En mis años universitarios, allá por la década de los noventa del pasado siglo, la ideología política que representa Vox no existía o, si existía, era tan minoritaria dentro del espectro político de la derecha que no participaba en el debate público. Algo parecido podría decirse de las distintas tendencias de aquellos años. Un PSOE nítidamente atlantista y moderado capitalizaba el sentir de la izquierda española. Lo que preocupaba no era la memoria histórica ni la cancelación del oponente, sino la europeización del país y el crecimiento económico. Izquierda Unida (el Partido Comunista, en definitiva) vivía un momento dulce; sin embargo, a pesar de sus propuestas intervencionistas, centraba su discurso básicamente en la lucha contra la corrupción, a la vez que Julio Anguita coqueteaba con Aznar. El nacionalismo era identitario, como hoy, pero se interesaba más en promover la normalización lingüística que en fracturar la nación. El PP de Aznar bebía del ideario liberalizador anglosajón de los ochenta (Thatcher y Reagan), con su doctrina de impuestos bajos y presupuestos ajustados; aunque, una vez en el poder, sus políticas económicas fueran básicamente moderadas. Esta palabra (’moderación’) me parece determinante en la época, más allá de los ocasionales exabruptos que empezaba a permitirse la prensa del momento. El más evidente era que la corrupción acababa con la virginidad política del país, si bien resultaba una nadería al lado de lo que se estaba descubriendo en Italia.

Hoy se dirá que aquella aparente moderación no era tal, sino sólo un apaño entre partidos, un pacto tácito entre los poderosos para no dañar los intereses de ningún grupo. Y quizás sea así, por supuesto, porque al final muy pocos conocen lo que se esconde detrás de la historia. Pero dudo que fuera sólo eso. La contención de los distintos actores alimentaba una similar contención entre la ciudadanía, que miraba hacia el futuro con más optimismo y con menos rencor. Sin embargo, todo ha cambiado desde entonces. O eso parece.

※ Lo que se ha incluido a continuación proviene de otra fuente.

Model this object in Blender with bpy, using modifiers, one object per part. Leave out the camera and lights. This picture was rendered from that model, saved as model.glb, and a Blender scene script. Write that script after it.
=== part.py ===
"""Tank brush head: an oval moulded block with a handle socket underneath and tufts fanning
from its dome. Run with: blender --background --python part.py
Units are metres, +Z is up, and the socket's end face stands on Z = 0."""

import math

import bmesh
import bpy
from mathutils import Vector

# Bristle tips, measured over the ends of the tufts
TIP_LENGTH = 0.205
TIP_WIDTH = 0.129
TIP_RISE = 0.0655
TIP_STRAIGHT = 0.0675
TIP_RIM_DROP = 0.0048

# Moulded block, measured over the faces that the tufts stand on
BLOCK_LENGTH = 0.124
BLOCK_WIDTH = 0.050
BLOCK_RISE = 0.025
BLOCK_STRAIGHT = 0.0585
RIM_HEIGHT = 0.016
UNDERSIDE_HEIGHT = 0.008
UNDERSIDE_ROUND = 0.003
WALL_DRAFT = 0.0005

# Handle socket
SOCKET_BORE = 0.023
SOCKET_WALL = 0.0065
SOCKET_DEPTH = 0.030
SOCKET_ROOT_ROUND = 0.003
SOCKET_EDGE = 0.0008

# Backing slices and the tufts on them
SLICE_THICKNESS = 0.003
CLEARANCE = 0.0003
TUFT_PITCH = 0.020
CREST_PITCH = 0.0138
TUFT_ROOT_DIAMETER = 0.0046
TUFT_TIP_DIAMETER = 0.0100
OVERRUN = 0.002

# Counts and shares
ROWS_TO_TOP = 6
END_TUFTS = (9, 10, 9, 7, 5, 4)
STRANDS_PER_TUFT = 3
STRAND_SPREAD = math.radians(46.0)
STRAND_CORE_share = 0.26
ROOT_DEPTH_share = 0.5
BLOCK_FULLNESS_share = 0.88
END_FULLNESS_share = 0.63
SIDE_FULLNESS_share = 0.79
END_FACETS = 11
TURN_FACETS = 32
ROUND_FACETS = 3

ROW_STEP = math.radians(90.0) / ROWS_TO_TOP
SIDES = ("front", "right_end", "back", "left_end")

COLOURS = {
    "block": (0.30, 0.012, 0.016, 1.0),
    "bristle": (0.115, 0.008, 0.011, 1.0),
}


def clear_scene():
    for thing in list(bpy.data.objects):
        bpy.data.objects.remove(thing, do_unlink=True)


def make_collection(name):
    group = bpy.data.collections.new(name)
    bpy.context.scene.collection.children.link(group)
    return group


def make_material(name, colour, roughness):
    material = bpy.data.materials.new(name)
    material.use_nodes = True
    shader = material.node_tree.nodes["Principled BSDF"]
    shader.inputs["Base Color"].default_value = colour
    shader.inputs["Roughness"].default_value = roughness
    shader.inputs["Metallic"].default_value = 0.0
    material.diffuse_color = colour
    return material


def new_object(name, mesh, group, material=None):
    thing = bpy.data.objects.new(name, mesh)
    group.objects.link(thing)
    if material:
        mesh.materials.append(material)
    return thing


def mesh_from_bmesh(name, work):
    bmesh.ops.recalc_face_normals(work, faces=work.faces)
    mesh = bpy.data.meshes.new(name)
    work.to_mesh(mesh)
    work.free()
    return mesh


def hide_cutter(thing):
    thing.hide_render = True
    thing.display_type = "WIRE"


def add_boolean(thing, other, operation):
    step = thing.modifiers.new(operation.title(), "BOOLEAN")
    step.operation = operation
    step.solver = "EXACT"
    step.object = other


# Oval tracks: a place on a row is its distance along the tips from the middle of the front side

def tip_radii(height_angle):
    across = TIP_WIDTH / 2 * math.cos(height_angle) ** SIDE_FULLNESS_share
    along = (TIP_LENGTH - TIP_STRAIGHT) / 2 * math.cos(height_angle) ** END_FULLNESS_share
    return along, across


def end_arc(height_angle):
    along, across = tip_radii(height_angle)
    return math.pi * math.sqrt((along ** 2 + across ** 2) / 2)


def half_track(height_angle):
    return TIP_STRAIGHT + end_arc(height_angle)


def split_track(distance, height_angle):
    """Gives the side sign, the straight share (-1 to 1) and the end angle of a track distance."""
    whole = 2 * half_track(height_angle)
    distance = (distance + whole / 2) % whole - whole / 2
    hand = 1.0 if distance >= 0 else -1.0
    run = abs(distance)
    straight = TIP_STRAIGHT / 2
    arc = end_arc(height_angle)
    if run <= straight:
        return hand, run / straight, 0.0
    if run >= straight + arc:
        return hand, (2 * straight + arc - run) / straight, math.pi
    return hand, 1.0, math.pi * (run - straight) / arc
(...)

Para empezar, porque aquella mirada hacia el futuro dio pie a un largo ajuste de cuentas con un pasado que seguía proyectando su sombra sobre el presente. De este modo, cada uno de nosotros dejaba de definirse en relación con sus proyectos de vida para hacerlo (en palabras de Ross Douthat) según nuestra condición de ‘alienados sociales’. O de víctimas, si así se prefiere. El cambio en el tono del relato y los distintos énfasis han conducido a una mayor psicologización de la realidad, aumentando la conciencia introspectiva de los distintos grupos sociales y radicalizando, se diría, su experiencia de ruptura. La pérdida de la noción común de ciudadanía va de la mano con la pérdida de prestigio del pacto constitucional y de su promesa de paz y prosperidad. La pregunta que cabe hacerse es qué hemos ganado con este cambio. Si es que hemos ganado algo, claro está.

Porque lo que hemos perdido resulta evidente. Y los frutos agraces de la transformación que ha acontecido en estos últimos años, también. Todo empezó con una radicalización tanto en el lenguaje de nuestras elites como en sus decisiones de gobierno, lo cual ha conducido a una sobredosis de estrés en la sociedad, que percibe cómo aquello que nos une se disuelve y se debilita, mientras que aquello que nos separa se acrecienta, azuzado por el miedo, la inseguridad y el rencor. Nuestro mundo ideológico no es el de hace treinta años: hemos ido a peor.